Efectivamente, comienzan a aparecer críticas (dentro de las filas del Partido Republicano y sus aliados ideológicos) contra el Presidente Donald Trump. La senadora Lisa Murkowski (R-Alaska), el general (RE) James Mattis, son ejemplos de esas voces conservadoras que juntaron valentía y cruzaron la línea.
Estatua de Donald Trump que fue instalada en Nueva York en 2016.
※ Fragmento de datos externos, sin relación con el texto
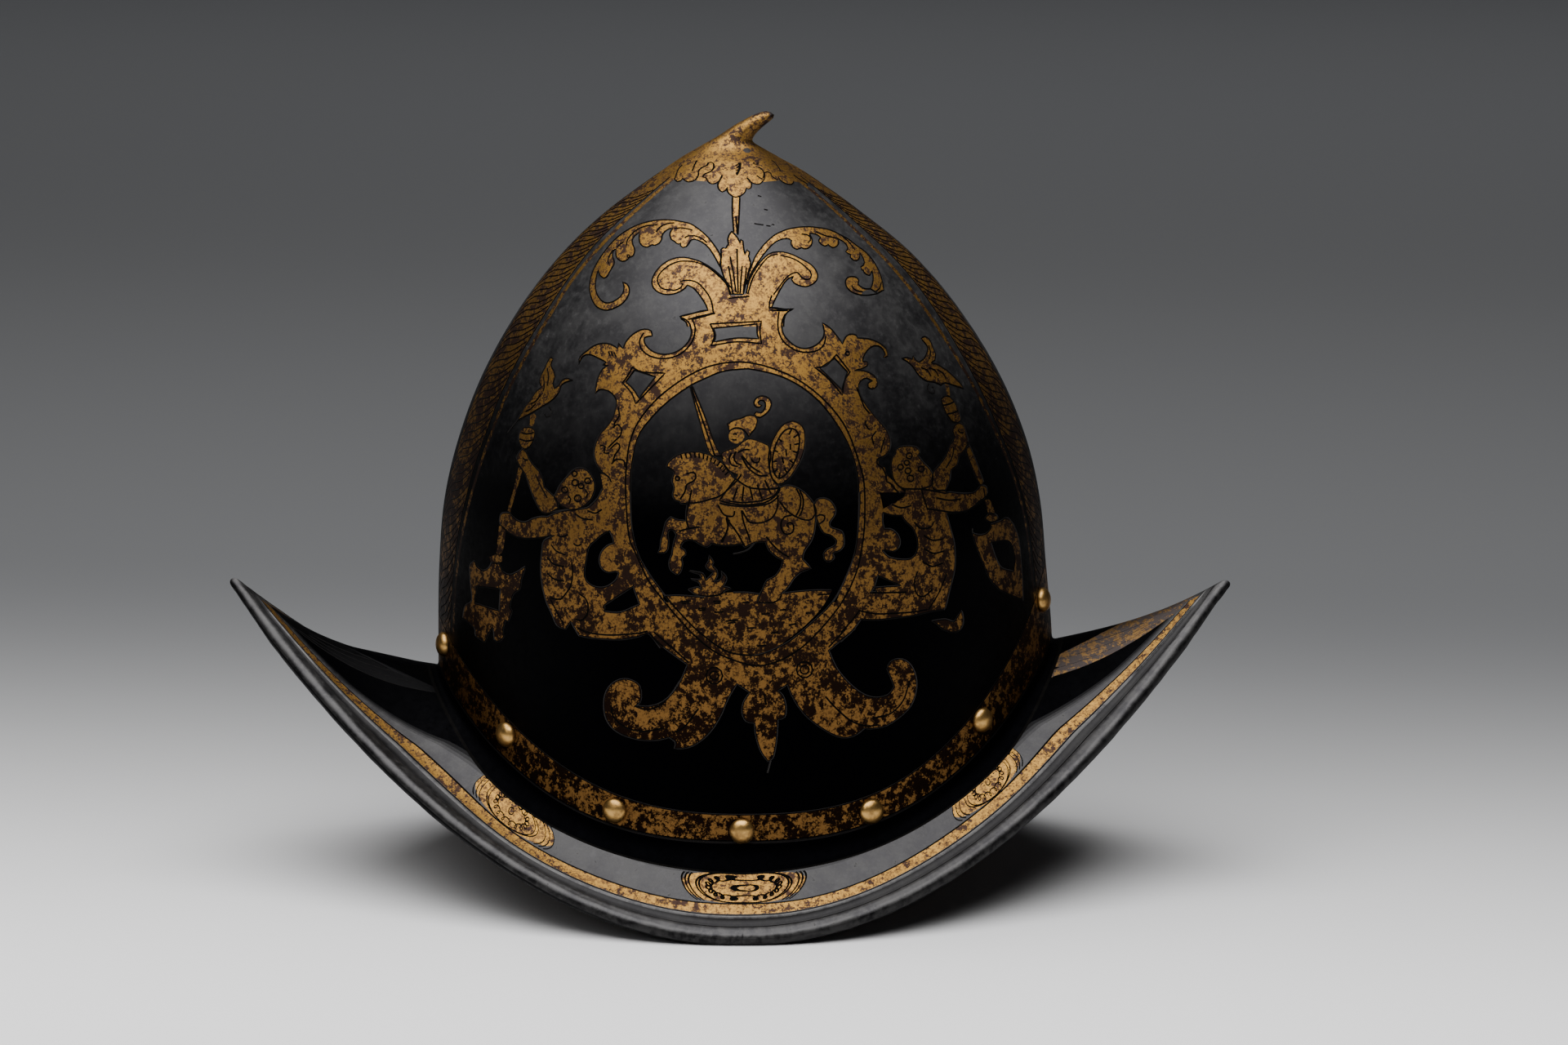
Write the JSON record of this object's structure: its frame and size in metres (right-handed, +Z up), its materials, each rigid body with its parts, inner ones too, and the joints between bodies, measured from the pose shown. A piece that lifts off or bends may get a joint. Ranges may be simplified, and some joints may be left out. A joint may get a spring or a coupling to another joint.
{
  "type": "morion helmet",
  "caption": "Steel morion helmet with a pointed almond-shaped skull, a short backward stalk, a boat-shaped brim with a turned edge, and a ring of domed lining rivets.",
  "frame": {"origin": "on the ground plane under the middle of the helmet's length and width, as it stands on its brim", "axes": "+Z up, -Y to the front of the helmet, +X to the wearer's left"},
  "size_m": [0.2378, 0.3596, 0.2756],
  "materials": {
    "blackened_steel": "satin",
    "brass": "satin"
  },
  "bodies": {
    "root": {"helmet_shell": "blackened_steel", "rivet_01": "brass", "rivet_02": "brass", "rivet_03": "brass", "rivet_04": "brass", "rivet_05": "brass", "rivet_06": "brass", "rivet_07": "brass", "rivet_08": "brass", "rivet_09": "brass", "rivet_10": "brass", "rivet_11": "brass", "rivet_12": "brass", "rivet_13": "brass", "rivet_14": "brass"}
  },
  "joints": []
}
Pero la mayoría de los republicanos no se animan a decirle al ´emperador´ que no tiene ropas. El terror a criticarlo los mantiene congelados mientras el país y sus instituciones fundamentales se ven amenazadas por un coronavirus letal y por la intolerancia de una administración que parecería que se siente más cómoda con neofascistas que con el pueblo.
Por eso hoy más que nunca, y al margen de su valor estético, tiene mucho sentido recordar a esas estatuas de casi 7 pies de altura que activistas erigieron primero en Nueva York, Los Ángeles, Seattle, San Francisco y Cleveland, en 2016, como protesta contra el tirano de La Casa Blanca.
Las estatuas, hechas de arcilla y silicona, supuestamente muestran a un Trump desnudo con una gordura grotesca, venas con varices, un pene muy pequeño y sin testículos. En la base hay una inscripción que dice «The Emperor Has No Balls» («El Emperador No Tiene Bolas»).